Classic CAH is a chronic and potentially life-threatening rare genetic disorder characterized by an inability to produce cortisol, and, in many CAH patients, an inability to produce aldosterone. Due to the severity of the disease, most developed countries have established newborn screening programs to test for classic CAH at birth. There are approximately 20,000 – 30,000 classic CAH patients in the U.S. and 50,000 in the EU. There have been no meaningful improvements in CAH treatments in approximately 70 years.

Cortisol is a vital hormone, often called the stress hormone, and acts to prevent the release of substances in the body that cause inflammation, and also to stabilize blood sugar levels. Without cortisol, patients confront the potential for life-threatening adrenal crisis. Aldosterone is also a critical hormone, essential for sodium and potassium level regulation, and hence for control of blood pressure. The inability in CAH to produce cortisol has a key secondary effect, which is significant overproduction of adrenal androgens.
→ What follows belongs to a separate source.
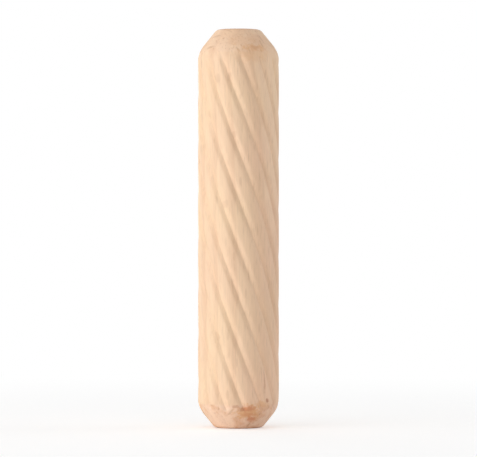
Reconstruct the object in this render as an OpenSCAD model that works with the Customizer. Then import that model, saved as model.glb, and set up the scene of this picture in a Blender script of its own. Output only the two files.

All patients require lifelong treatments with glucocorticoids to replace the missing cortisol and avoid adrenal crisis. But replacement of cortisol alone does not manage the disease: It is estimated that approximately 70% of adult classic CAH patients are living with disease that is considered poorly controlled, primarily because they have adrenal hormones outside of the normal range.1 With limited options currently available, many patients may be prescribed excessive doses of glucocorticoids to reduce high levels of adrenal androgens.

1 Sources: Back Bay Physician Interviews; Horm Res Paediatr 2011;76:73–85, Nat Rev Endocrinol. 2014 Feb;10(2):115-24.